Sofort war die britische Hysterie rund um das „Royal Baby“ nebensächlich. Der Mitschnitt des Gesprächs der beiden Radiojournalisten hatte die Boulevardpresse erobert. Bis zum letzten Freitag war das Gespräch noch auf der Website des Programm „2Day FM“ (Link: http://www.2dayfm.com.au/) zu hören. Die indische Krankenschwester rückte schlagartig in den Mittelpunkt des weltweiten Medieninteresses. Wie konnte sie auf die beiden Journalisten hereinfallen? Was hat sie in dem Augenblick gedacht, als sie die Stimme der Queen hörte? Hatte sie nie Zweifel?

Jacintha Saldanha fühlte sich schuldig und war der öffentlichen Erniedrigung nun hilflos ausgesetzt. Niemand, der ihr irgendwie Schutz bot, der ihr in diesen schweren Stunden hilfreich zur Seite stand. Die weltweite Aufmerksamkeit wurde sehr schnell zu viel für sie. Sie zog sich in ihr krankenhauseigenes Apartment zurück. Zu ihrer Familie nach Bristol fährt sie nur am Wochenende. Als ihr Ehemann, Benedict Barboza (49) mehrmals vergeblich in der kleinen Wohnung anrief, alarmierte er das Krankenhaus. Der Selbstmord der 46 jährigen Jacintha Saldanha erschüttert ganz Großbritannien.

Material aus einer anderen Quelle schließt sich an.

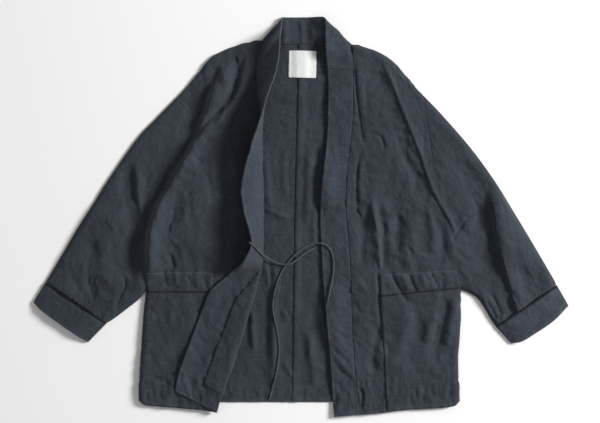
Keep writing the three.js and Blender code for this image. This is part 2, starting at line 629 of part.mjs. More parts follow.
const cuffLines = (half) => {
  const low = half.sleeveUnder[half.sleeveUnder.length - 1];
  const high = half.sleeveTop[half.sleeveTop.length - 1];
  const mouth = half.cuffMouth;
  return (t, w) => {
    const seam = [mix(low[0], high[0], w), mix(low[1], high[1], w)];
    const edge = pace(mouth, 1 - w);
    return [mix(seam[0], edge[0], t), mix(seam[1], edge[1], t)];
  };
};
const CUFF_COLUMNS = 10;
const CUFF_ROWS = 3;
const CUFF_DEPTH = 50; // seam to mouth
const PIPING_SHARE = 0.075; // of the cuff's depth, about 4 mm
const GAP_SHARE = GAP / CUFF_DEPTH;

function cuffPlan(half, from, to, rows) {
  const line = cuffLines(half);
  return Array.from({ length: rows + 1 }, (_, r) => Array.from(
    { length: CUFF_COLUMNS + 1 },
    (__, c) => line(mix(from, to, r / rows), c / CUFF_COLUMNS),
  ));
}

// A cuff's upper side rises from its two long edges to a full width of loft.
const CUFF_EDGE_LOFT = 5;
const CUFF_LOFT = 12;
const CUFF_ROUND = 45;
function cuffTop(half) {
  const line = cuffLines(half);
  const ends = [0, 1].map((w) => [line(0, w), line(1, w)]);
  return (x, y) => {
    const near = Math.min(...ends.map((path) => toPath(path, x, y)[0]));
    const round = 1 - (1 - Math.min(1, near / CUFF_ROUND)) ** 2;
    const z = mix(CUFF_EDGE_LOFT, CUFF_LOFT, round);
    return { p: new THREE.Vector3(x, y, z), n: new THREE.Vector3(0, 0, 1) };
  };
}

for (const [name, half, sign] of [['right', RIGHT, -1], ['left', LEFT, 1]]) {
  const plan = sleevePlan(half, sign);
  const short = ([x, y]) => [x - sign * GAP, y + GAP];
  const inset = plan.map((row, r) => (r === plan.length - 1 ? row.map(short) : row));
  add(`sleeve_${name}`, tube(inset, onLoft, CLOTH), indigo);
  const strip = cuffPlan(half, GAP_SHARE, PIPING_SHARE, 1);
  add(`cuff_piping_${name}`, tube(strip, cuffTop(half), DOUBLED), piping);
  const cuff = cuffPlan(half, PIPING_SHARE + GAP_SHARE, 1, CUFF_ROWS);
  add(`cuff_${name}`, tube(cuff, cuffTop(half), DOUBLED), indigo);
}

// ---- Patch pockets, made from the fronts' own points moved out ----
const MOUTH_ROW = UPPER_ROWS;
const PIPING_ROW = UPPER_ROWS + 3;
const outward = ({ p, n }, distance) => ({ p: p.clone().addScaledVector(n, distance), n });
// Moves the first and the last row in along the cloth, by a distance in millimetres.
function trimmed(rows, top, bottom) {
  const last = rows.length - 1;
  const between = (a, b, distance) => a.map(({ p, n }, c) => {
    const share = distance / p.distanceTo(b[c].p);
    return { p: p.clone().lerp(b[c].p, share), n: n.clone().lerp(b[c].n, share).normalize() };
  });
  const first = between(rows[0], rows[1], top);
  const end = between(rows[last], rows[last - 1], bottom);
  return rows.map((row, r) => [first, row, end][(r > 0) + (r === last)]);
}
const SEAT = CLOTH + GAP;

for (const [name, grid] of [['right', rightGrid], ['left', leftGrid]]) {
  const patch = (from, to) => grid.slice(from, to + 1)
    .map((row) => row.slice(0, POCKET_COLUMNS + 1).map((point) => outward(point, SEAT)));
  const last = grid.length - 1;
  add(`pocket_${name}`, cloth(trimmed(patch(PIPING_ROW + 1, last), GAP / 2, POCKET_FOOT)), indigo);
  add(`pocket_piping_${name}`, cloth(trimmed(patch(PIPING_ROW, PIPING_ROW + 1), GAP / 2, GAP / 2)), piping);
  add(`pocket_band_${name}`, cloth(trimmed(patch(MOUTH_ROW, PIPING_ROW), 0, GAP / 2)), indigo);
}

// ---- Neck label, left bare ----
const labelShape = new THREE.BoxGeometry(LABEL.width, LABEL.height, LABEL.thickness);
labelShape.rotateZ(LABEL.turn);
labelShape.translate(LABEL.x, LABEL.y, CLOTH + GAP + LABEL.thickness / 2);
add('label', labelShape, white);

// ---- Ties ----
const TIE_SIDES = 8;
const TIE_STEP = 9; // length of one section along it
function tie(points) {
  const route = points.map(([x, y, z]) => new THREE.Vector3(x, y, z));
  const path = new THREE.CatmullRomCurve3(route, false, 'centripetal');
  const shape = new THREE.Shape(Array.from({ length: TIE_SIDES }, (_, i) => {
    const angle = (2 * Math.PI * i) / TIE_SIDES;
    return new THREE.Vector2(Math.cos(angle), Math.sin(angle)).multiplyScalar(TIE_DIAMETER / 2);
  }));
  const steps = Math.round(path.getLength() / TIE_STEP);
  return new THREE.ExtrudeGeometry(shape, { steps, extrudePath: path, bevelEnabled: false });
}
add('tie_right', tie(TIE_RIGHT), indigo);
add('tie_left', tie(TIE_LEFT), indigo);

export default group;
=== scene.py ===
import math

import bpy
import numpy as np
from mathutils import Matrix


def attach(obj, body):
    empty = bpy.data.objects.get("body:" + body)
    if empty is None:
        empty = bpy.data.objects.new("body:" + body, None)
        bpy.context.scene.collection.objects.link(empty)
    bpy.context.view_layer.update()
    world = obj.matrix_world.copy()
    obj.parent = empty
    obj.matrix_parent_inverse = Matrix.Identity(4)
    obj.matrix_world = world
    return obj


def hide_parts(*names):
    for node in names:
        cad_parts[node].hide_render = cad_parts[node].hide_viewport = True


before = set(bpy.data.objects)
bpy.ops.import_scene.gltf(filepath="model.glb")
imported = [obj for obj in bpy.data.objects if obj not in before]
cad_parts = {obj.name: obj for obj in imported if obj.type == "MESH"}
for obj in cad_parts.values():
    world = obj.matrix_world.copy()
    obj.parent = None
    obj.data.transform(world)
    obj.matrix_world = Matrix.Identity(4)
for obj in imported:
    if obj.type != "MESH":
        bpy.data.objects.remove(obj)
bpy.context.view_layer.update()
print("CAD nodes:", len(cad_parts))

# %% [markdown]
# ## Camera, floor and light
# The jacket lies on a pale floor and is seen from straight above, so the camera's own axes already
# agree with the floor's and it needs no turning. A long lens keeps the near-upright band from leaning.
# %% Camera
MM = 0.001  # the shapes below are worked out in millimetres and written in metres
VIEW_WIDTH = 1.26
VIEW_CENTRE = (-0.0021, 0.01155)
LENS = 85
SENSOR = 36

camera = bpy.data.cameras.new("camera")
camera.lens = LENS
camera.sensor_width = SENSOR
camera_object = bpy.data.objects.new("camera", camera)
camera_object.location = (*VIEW_CENTRE, VIEW_WIDTH * LENS / SENSOR)
bpy.context.scene.collection.objects.link(camera_object)
bpy.context.scene.camera = camera_object
bpy.context.scene.view_settings.view_transform = "Standard"
print("camera height:", round(camera_object.location.z, 3))

# %% [markdown]
# One wide soft lamp stands to the right and a little towards the neck, low enough for the folds to
# throw shadows to the left. The sky is the fill light.
# %% Light
KEY_AZIMUTH = 17  # degrees from +X towards +Y
KEY_HEIGHT = 30  # degrees above the floor
KEY_DISTANCE = 6
KEY_SIZE = 1.9
KEY_POWER = 525
SKY = (0.95, 0.97, 1.0)
SKY_STRENGTH = 0.39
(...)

Wieder einmal steht die Gier der Boulevardpresse im Mittelpunkt der Kritik: Die hemmunglose Invasion der Privatsphäre getarnt als die Suche nach der eigentlichen Wahrheit. Jedes Foto, jeder O-Ton ist von unschätzbarem Wert geworden. Wer wirklich mehr weiß, als offiziell bekannt gegeben wird, wird dafür auch dementsprechend entlohnt. Die beispiellose Gier der Paparazzi geht Hand in Hand mit den unvorstellbaren Summen, die einzigartige Fotos und Exklusivgeschichten einbringen. Es gibt keine Grenze mehr. Wer von den Revolverblättern gejagt wird, dem bleibt oftmals nur die Flucht.

Fingierte Telefonanrufe gehören mittlerweile zum journalistischen Alltag. Inwieweit sie tatsächlich guten Humor repräsentieren, und ob auch Personen des öffentlichen Lebens hineingezogen werden sollen, muss ernsthaft hinterfragt werden. Dass die beiden australischen Radiojournalisten Mel Greig und Michael Christian nun in Schuldgefühlen ersticken ist verständlich. Von vielen Seiten wird ihre Entlassung gefordert.

„Gnade euch Gott Journalisten, wenn die Folgen eures Tuns nachteilige Wirkung auf die Schwangerschaft der Herzogin haben sollte“, twittern genau jene Menschen, für die die Boulevardpresse ausrückt, um die letzten geilen News an Land zu ziehen. Kosten sie, was es wolle.

Der Radiosender „2Day FM“ für den Mel Greig und Michael Christian arbeiten, hat schon zwei Mal gegen die sogenannten „guten Sitten“ verstoßen. Jedes Mal lautete das Urteil der Behörde, die für die Ethikstandards der australischen Medien eingerichtet wurde: 5 Jahre Bewährungsfrist.

Jacintha Saldanha hinterlässt zwei Kinder: Sohn Junal (16) und Tochter Lisha (14).